# START OF Record extracts

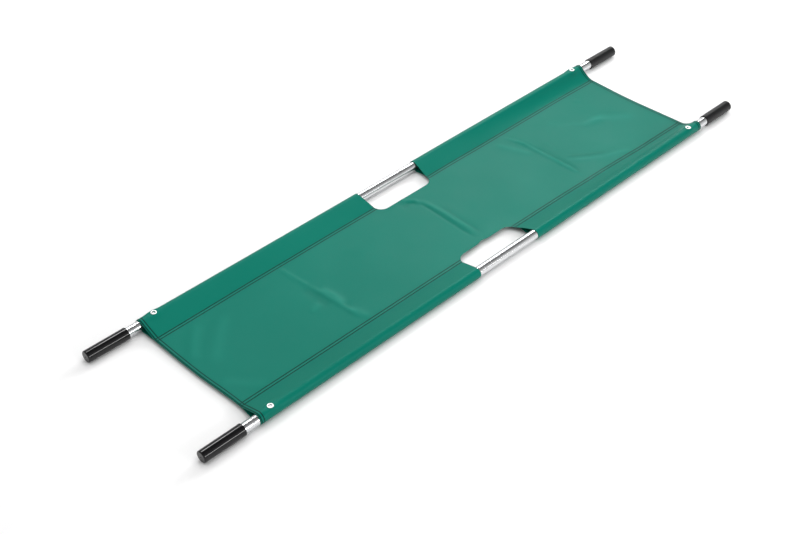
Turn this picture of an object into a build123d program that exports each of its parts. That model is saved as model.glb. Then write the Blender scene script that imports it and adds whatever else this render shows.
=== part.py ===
from build123d import *
from math import hypot, sqrt
import os

# Rescue stretcher: a sewn canvas carried on two aluminium poles.  Each pole is two
# halves on a ferrule, with a vinyl grip at each end and a spring button under an
# eyelet of the canvas.  Lengths are in millimetres.
# Frame: X runs from the head end (-) to the foot end (+), +Y is the left side, +Z is
# up, and the four grips stand on the ground at Z = 0.

# poles
overall_length = 2200.0
pole_spacing = 482.0
tube_od = 30.0
tube_wall = 1.5
joint_gap = 0.3

# dip-moulded grips
grip_length = 131.5
grip_wall = 2.5
grip_fit = 0.05
grip_end_wall = 3.0
grip_edge_radius = 3.5
grip_lip_radius = 1.0
mould_nib_diameter = 3.0
mould_nib_height = 0.8

# ferrules that join the two halves of each pole, fixed in the head halves
ferrule_length = 160.0
ferrule_wall = 1.6
ferrule_clearance = 0.08
ferrule_chamfer = 0.7
rivet_diameter = 4.0
rivet_head_diameter = 6.0
rivet_head_depth = 1.0
rivet_upset_diameter = 5.4
rivet_upset_height = 1.4
rivet_inset = 20.0
rivet_spacing = 40.0

# canvas
canvas_length = 1845.0
cloth = 0.7
panel_height = 8.0
sleeve_width = 59.5
seam_pitch = 9.0
seam_allowance = 6.5
hem_width = 20.0
hem_row_inset = 5.0
hem_row_pitch = 9.0
slack_under = 0.5
slack_outside = 1.2
slack_over = 2.1
keel_width = 10.0

# hand holds cut into both sides of the canvas at the middle
hand_hold_length = 236.0
hand_hold_depth = 87.0
hand_hold_radius = 23.0

# sewing thread
thread_width = 0.9
thread_height = 0.5
thread_margin = 2.0

# eyelets in the tops of the sleeves
eyelet_inset = 44.5
eyelet_play = 0.3
eyelet_flange_width = 3.4
eyelet_barrel_wall = 0.5
eyelet_rim_height = 0.8
eyelet_rim_radius = 0.35
eyelet_clearance = 0.1
washer_width = 2.4
washer_thickness = 0.3
flange_margin = 1.5
washer_margin = 0.2

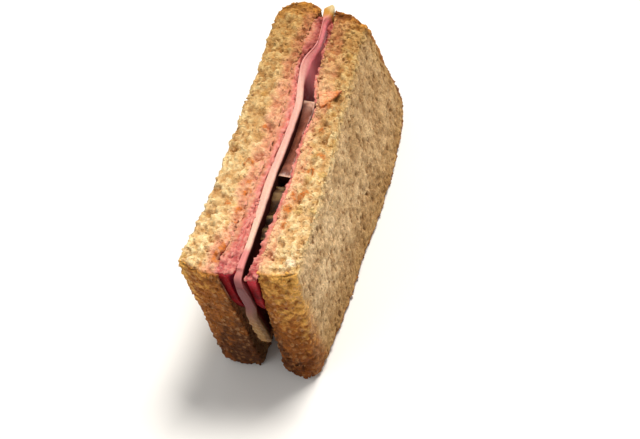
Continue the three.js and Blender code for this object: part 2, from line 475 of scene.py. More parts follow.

# END OF Record extracts

- [Task to carry out]:
Repeat every entry exactly, please.

- [Exercise answer]:
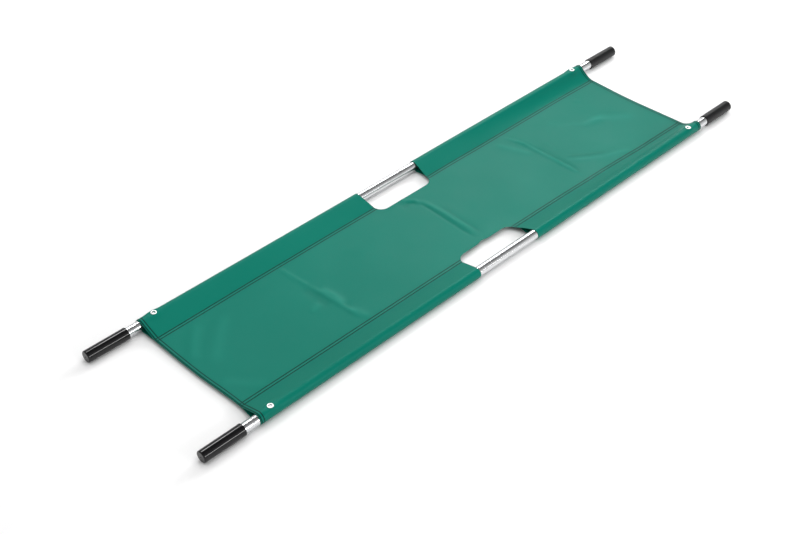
Turn this picture of an object into a build123d program that exports each of its parts. That model is saved as model.glb. Then write the Blender scene script that imports it and adds whatever else this render shows.
=== part.py ===
from build123d import *
from math import hypot, sqrt
import os

# Rescue stretcher: a sewn canvas carried on two aluminium poles.  Each pole is two
# halves on a ferrule, with a vinyl grip at each end and a spring button under an
# eyelet of the canvas.  Lengths are in millimetres.
# Frame: X runs from the head end (-) to the foot end (+), +Y is the left side, +Z is
# up, and the four grips stand on the ground at Z = 0.

# poles
overall_length = 2200.0
pole_spacing = 482.0
tube_od = 30.0
tube_wall = 1.5
joint_gap = 0.3

# dip-moulded grips
grip_length = 131.5
grip_wall = 2.5
grip_fit = 0.05
grip_end_wall = 3.0
grip_edge_radius = 3.5
grip_lip_radius = 1.0
mould_nib_diameter = 3.0
mould_nib_height = 0.8

# ferrules that join the two halves of each pole, fixed in the head halves
ferrule_length = 160.0
ferrule_wall = 1.6
ferrule_clearance = 0.08
ferrule_chamfer = 0.7
rivet_diameter = 4.0
rivet_head_diameter = 6.0
rivet_head_depth = 1.0
rivet_upset_diameter = 5.4
rivet_upset_height = 1.4
rivet_inset = 20.0
rivet_spacing = 40.0

# canvas
canvas_length = 1845.0
cloth = 0.7
panel_height = 8.0
sleeve_width = 59.5
seam_pitch = 9.0
seam_allowance = 6.5
hem_width = 20.0
hem_row_inset = 5.0
hem_row_pitch = 9.0
slack_under = 0.5
slack_outside = 1.2
slack_over = 2.1
keel_width = 10.0

# hand holds cut into both sides of the canvas at the middle
hand_hold_length = 236.0
hand_hold_depth = 87.0
hand_hold_radius = 23.0

# sewing thread
thread_width = 0.9
thread_height = 0.5
thread_margin = 2.0

# eyelets in the tops of the sleeves
eyelet_inset = 44.5
eyelet_play = 0.3
eyelet_flange_width = 3.4
eyelet_barrel_wall = 0.5
eyelet_rim_height = 0.8
eyelet_rim_radius = 0.35
eyelet_clearance = 0.1
washer_width = 2.4
washer_thickness = 0.3
flange_margin = 1.5
washer_margin = 0.2

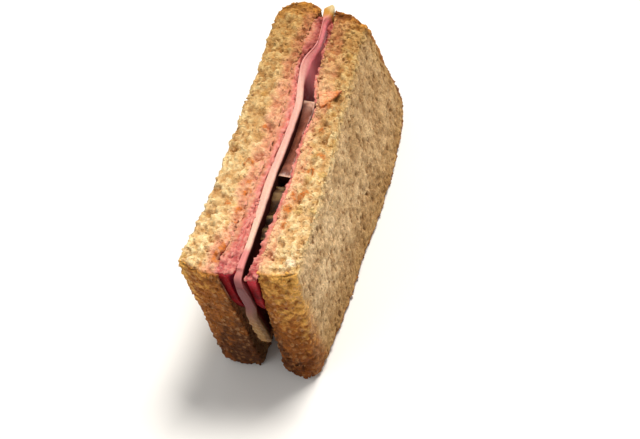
Continue the three.js and Blender code for this object: part 2, from line 475 of scene.py. More parts follow.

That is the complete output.